Executive Power

Executive Power

There's a pretty good essay to be written about the proliferation of Clinton fantasies in the films of the '90s. In addition to the obvious surrogate played by John Travolta in Primary Colors, there have been the good Clintons who've turned up in Dave, Independence Day, and The American President. These Clintons are usually liberal fantasies, more ideal and action-driven variations on the actual president who also tend to lose their wives during the course of the film—if they have one when it starts. Then there are the Clintons who emerge from the dark right-wing conspiracy theories that populate Murder At 1600 and Absolute Power: sinister, womanizing types who either commit, cover up, or endorse violence. Made in 1997 before the Lewinsky flap, but just now receiving a video release, Executive Power presents a Clinton surrogate (played by William Atherton) who is clearly in the latter category. After a White House staffer with whom he was having an affair dies in the Oval Office (on the Great Seal, no less), Atherton calls on his close Secret Service officers, including Craig Sheffer, to cover things up.

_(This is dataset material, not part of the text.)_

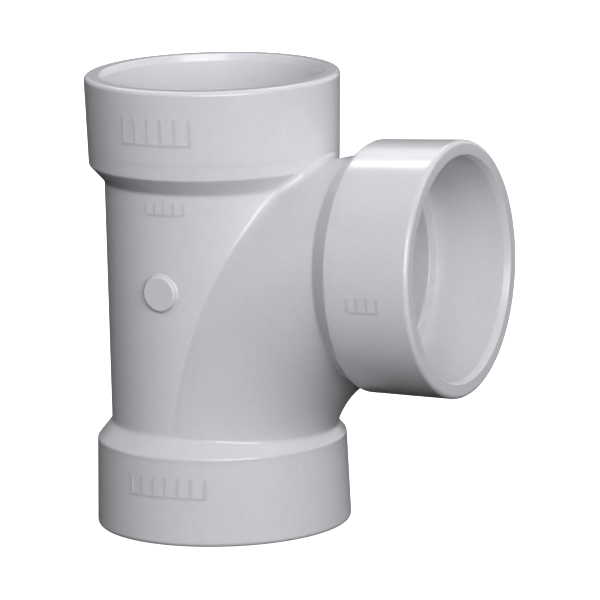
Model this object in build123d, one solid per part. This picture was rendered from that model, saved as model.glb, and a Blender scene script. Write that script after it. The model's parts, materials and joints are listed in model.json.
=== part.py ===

Three years later, a guilt- and prosthetic-beard-afflicted Sheffer is called out of retirement, only to discover that those connected to the cover-up have begun to die off. Could Atherton be behind it? How about castrating, ambitious First Lady Joanna Cassidy? It might matter if Executive Power were the tightly wound suspense film it aspires to be, instead of the dullest, most muddled high-end direct-to-video political thriller since Charlie Sheen's Shadow Conspiracy, which at least spent several days in a few theaters. It does have moments of unintentional entertainment—Sheffer shouting, "With all due respect, Mr. President, fuck you!" into a phone ranks pretty high on that scale—but it doesn't present enough of them to warrant recommendation to anyone but the most gullible G. Gordon Liddy listeners.